Data provided:
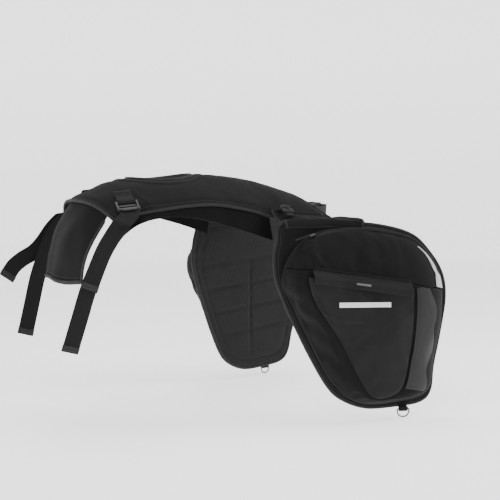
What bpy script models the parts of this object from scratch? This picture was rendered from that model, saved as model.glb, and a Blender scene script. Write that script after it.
---
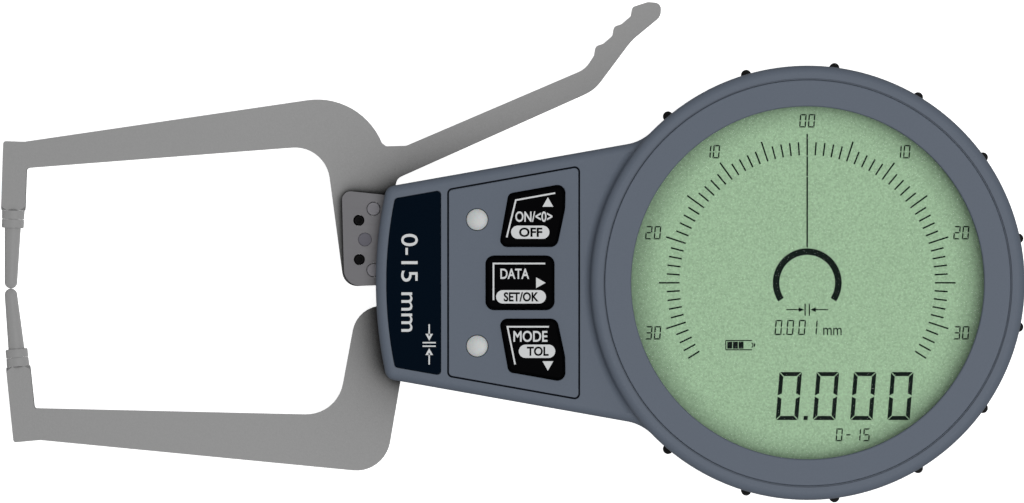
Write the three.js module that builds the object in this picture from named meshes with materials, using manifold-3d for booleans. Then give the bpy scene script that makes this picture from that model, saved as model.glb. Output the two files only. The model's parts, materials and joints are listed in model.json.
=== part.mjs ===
==
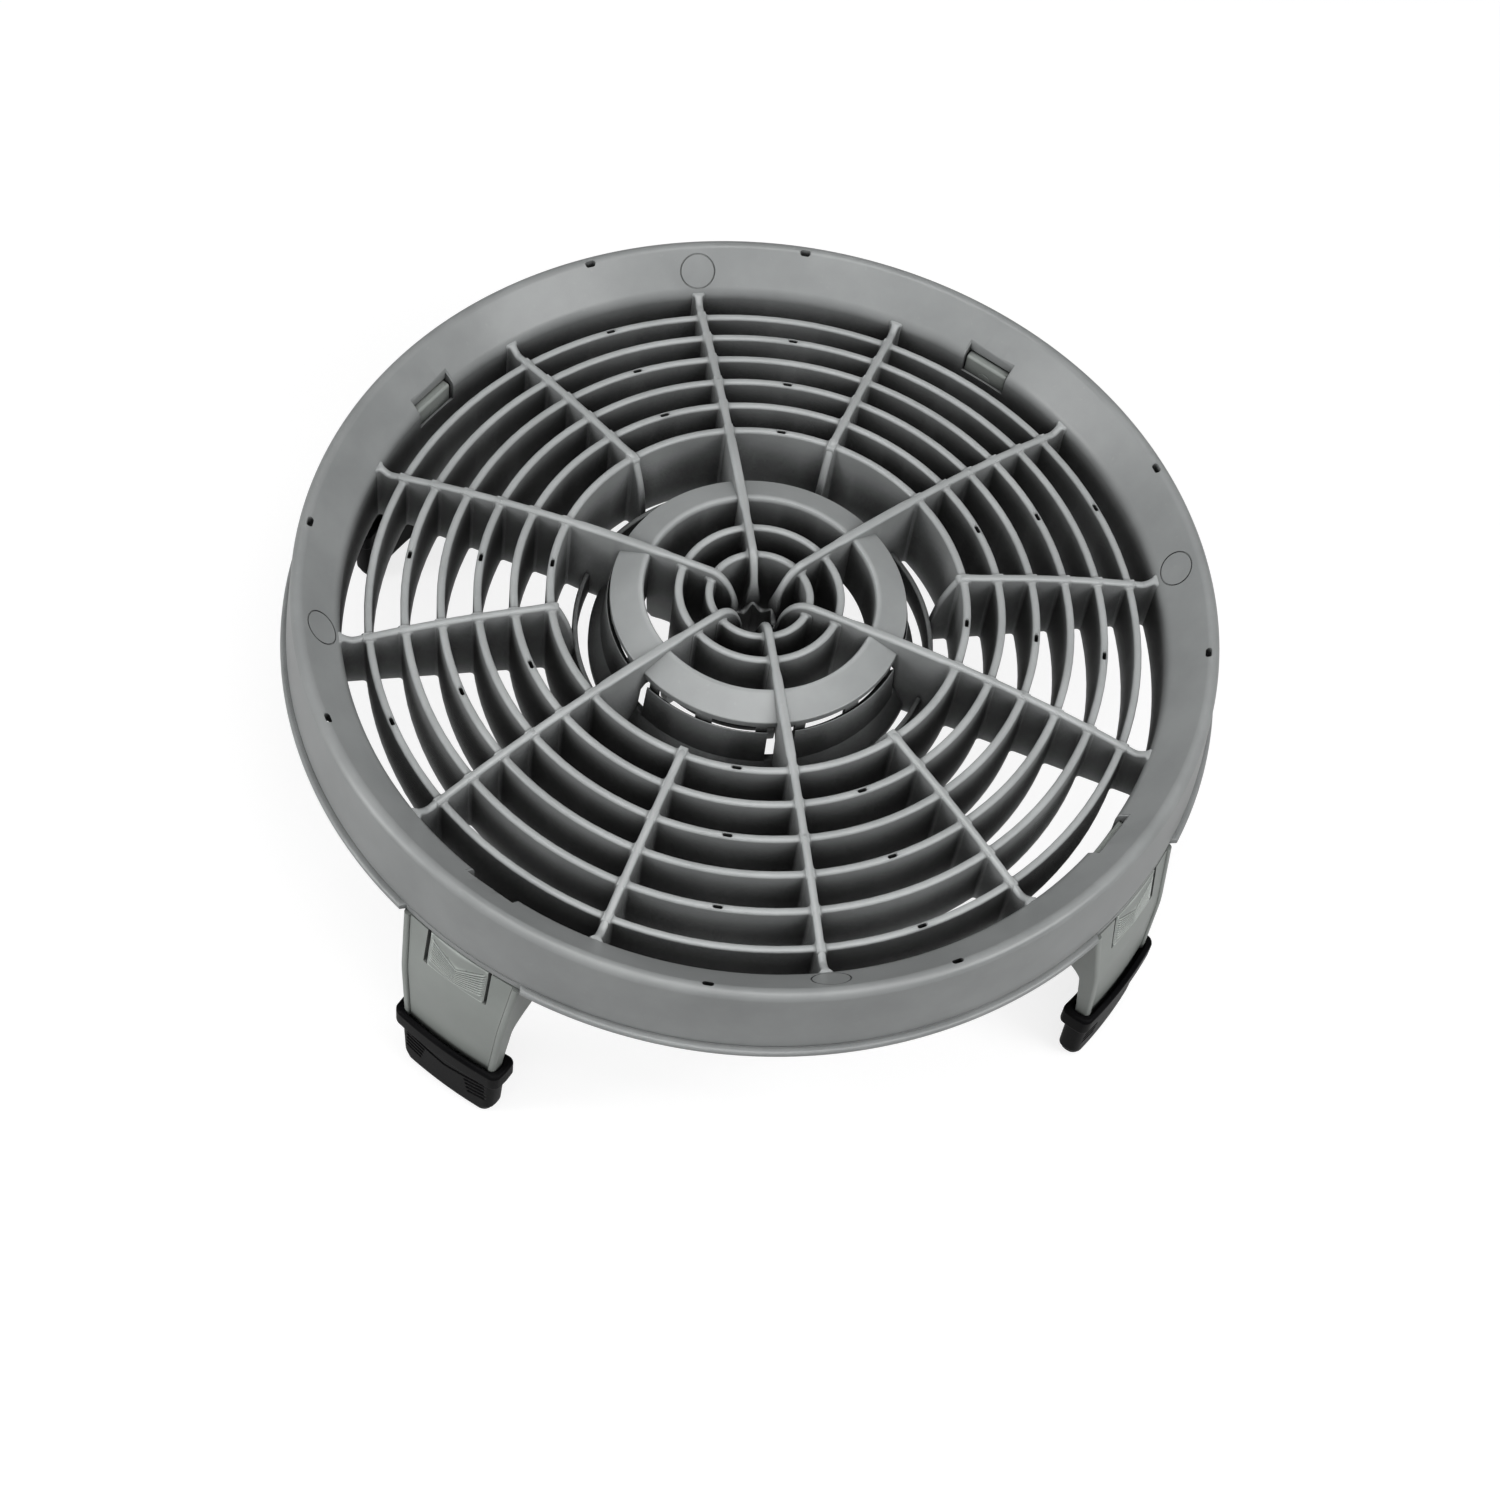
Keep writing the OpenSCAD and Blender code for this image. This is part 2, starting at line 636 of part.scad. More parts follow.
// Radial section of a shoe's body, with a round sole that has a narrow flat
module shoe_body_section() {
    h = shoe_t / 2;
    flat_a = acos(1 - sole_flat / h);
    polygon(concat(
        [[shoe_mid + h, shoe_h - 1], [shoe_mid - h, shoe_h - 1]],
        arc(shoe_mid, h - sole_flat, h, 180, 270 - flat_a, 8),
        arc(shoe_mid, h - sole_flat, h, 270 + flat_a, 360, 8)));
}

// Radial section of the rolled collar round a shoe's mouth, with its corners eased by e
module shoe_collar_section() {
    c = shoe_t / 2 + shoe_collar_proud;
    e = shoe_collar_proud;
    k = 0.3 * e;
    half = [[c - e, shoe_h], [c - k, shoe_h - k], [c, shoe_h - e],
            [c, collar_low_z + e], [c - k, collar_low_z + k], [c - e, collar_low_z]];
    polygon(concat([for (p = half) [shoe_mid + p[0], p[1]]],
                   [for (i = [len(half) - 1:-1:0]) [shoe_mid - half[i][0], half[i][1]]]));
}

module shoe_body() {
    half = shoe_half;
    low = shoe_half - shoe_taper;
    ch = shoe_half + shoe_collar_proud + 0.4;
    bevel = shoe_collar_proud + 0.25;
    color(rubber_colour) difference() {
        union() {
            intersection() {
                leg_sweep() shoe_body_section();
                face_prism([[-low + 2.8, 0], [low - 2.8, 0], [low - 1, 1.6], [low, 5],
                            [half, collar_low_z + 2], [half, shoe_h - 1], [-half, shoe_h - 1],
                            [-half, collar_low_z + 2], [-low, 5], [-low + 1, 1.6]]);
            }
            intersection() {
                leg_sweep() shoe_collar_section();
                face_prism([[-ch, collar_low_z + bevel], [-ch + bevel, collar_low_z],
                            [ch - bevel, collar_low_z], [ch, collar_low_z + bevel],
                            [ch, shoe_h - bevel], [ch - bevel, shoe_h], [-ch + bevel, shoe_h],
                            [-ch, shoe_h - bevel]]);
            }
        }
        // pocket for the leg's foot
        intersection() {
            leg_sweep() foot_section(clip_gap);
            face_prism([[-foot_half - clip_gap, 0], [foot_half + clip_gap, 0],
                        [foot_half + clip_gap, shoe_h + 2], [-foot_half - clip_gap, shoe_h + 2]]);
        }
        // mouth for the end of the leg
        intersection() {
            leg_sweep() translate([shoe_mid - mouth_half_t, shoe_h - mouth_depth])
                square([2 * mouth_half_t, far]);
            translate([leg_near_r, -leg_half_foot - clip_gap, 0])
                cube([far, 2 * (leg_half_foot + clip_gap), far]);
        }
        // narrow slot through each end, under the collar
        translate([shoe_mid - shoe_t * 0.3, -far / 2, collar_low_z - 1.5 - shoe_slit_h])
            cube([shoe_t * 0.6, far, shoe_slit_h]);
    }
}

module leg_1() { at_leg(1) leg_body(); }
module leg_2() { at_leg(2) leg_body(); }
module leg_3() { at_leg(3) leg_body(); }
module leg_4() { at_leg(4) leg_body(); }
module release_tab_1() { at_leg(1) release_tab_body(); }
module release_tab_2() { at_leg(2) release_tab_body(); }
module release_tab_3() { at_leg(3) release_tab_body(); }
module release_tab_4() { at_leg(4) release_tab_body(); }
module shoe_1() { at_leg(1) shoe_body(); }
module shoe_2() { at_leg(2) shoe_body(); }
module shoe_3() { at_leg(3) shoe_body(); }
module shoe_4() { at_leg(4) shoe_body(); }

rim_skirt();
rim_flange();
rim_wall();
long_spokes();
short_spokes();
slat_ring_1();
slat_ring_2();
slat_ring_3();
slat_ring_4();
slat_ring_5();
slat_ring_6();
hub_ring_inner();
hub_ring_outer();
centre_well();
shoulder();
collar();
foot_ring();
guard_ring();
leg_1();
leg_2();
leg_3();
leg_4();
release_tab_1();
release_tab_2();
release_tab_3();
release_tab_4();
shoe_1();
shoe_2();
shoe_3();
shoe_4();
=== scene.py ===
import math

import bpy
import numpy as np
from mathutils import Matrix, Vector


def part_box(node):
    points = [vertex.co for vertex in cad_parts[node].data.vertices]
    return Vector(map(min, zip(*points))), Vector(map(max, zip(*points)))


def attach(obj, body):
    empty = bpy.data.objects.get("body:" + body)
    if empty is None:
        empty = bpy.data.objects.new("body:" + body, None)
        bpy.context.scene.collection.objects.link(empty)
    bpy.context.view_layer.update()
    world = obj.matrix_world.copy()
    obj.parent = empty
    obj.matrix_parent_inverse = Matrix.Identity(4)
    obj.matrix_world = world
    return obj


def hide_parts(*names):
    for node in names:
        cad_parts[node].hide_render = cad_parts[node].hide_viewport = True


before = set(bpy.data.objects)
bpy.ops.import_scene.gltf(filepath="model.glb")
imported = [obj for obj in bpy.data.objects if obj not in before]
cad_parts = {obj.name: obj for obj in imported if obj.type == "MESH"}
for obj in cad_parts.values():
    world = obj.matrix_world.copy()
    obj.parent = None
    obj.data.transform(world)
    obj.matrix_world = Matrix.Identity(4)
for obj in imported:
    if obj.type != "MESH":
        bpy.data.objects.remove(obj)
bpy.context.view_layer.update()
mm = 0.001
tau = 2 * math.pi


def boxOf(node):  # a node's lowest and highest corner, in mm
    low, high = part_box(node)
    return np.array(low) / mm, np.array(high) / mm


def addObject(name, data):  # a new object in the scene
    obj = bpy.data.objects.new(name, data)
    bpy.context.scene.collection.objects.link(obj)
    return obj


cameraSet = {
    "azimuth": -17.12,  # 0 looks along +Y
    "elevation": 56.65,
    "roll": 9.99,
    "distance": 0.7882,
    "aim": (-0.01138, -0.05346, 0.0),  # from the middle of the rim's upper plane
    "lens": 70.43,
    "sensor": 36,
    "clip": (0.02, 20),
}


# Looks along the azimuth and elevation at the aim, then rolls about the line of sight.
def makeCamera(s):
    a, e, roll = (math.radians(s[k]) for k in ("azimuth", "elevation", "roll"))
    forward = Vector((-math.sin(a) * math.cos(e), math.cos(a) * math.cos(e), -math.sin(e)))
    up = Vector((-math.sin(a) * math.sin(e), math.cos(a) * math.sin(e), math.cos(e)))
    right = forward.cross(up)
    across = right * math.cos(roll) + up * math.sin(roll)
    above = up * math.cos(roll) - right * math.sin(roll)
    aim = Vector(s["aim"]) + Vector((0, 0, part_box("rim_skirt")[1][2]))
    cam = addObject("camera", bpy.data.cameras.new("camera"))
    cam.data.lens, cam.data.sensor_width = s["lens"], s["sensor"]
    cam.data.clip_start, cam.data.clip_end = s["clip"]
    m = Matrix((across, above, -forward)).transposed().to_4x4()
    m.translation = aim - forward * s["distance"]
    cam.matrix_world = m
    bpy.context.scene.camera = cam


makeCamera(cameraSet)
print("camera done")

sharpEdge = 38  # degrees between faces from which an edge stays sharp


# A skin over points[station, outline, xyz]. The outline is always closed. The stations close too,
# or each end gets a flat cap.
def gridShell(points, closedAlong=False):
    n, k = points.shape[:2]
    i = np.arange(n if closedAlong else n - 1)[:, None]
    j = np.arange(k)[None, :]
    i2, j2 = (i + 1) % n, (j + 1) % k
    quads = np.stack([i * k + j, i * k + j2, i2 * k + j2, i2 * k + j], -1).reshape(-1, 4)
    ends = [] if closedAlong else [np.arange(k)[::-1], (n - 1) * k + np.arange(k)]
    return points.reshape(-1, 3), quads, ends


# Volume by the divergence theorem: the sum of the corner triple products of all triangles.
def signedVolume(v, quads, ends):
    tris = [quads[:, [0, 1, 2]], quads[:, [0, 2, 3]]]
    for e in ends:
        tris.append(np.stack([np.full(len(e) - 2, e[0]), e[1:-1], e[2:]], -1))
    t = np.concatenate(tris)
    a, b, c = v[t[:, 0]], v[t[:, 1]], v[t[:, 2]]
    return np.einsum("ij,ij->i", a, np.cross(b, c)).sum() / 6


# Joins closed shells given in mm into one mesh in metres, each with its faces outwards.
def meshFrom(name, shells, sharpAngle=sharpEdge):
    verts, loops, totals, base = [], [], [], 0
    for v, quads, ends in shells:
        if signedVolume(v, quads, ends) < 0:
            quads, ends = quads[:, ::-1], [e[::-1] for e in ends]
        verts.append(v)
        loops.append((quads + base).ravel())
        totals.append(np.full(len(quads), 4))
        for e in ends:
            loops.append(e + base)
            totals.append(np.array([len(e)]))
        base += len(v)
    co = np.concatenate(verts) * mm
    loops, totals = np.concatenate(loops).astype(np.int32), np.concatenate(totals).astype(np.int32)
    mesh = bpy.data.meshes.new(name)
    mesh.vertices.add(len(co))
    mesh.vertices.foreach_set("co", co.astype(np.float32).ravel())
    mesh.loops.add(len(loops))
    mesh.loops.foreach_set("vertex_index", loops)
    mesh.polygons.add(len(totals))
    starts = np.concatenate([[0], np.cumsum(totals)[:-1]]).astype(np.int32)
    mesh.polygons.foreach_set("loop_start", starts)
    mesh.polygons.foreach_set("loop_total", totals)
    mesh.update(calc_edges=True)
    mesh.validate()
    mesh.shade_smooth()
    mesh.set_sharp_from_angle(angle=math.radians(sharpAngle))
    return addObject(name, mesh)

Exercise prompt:
Reproduce exactly the lines from the line with "imported = [obj" to the line with "tau = 2 * math.pi", both end lines included.

Reply:
imported = [obj for obj in bpy.data.objects if obj not in before]
cad_parts = {obj.name: obj for obj in imported if obj.type == "MESH"}
for obj in cad_parts.values():
    world = obj.matrix_world.copy()
    obj.parent = None
    obj.data.transform(world)
    obj.matrix_world = Matrix.Identity(4)
for obj in imported:
    if obj.type != "MESH":
        bpy.data.objects.remove(obj)
bpy.context.view_layer.update()
mm = 0.001
tau = 2 * math.pi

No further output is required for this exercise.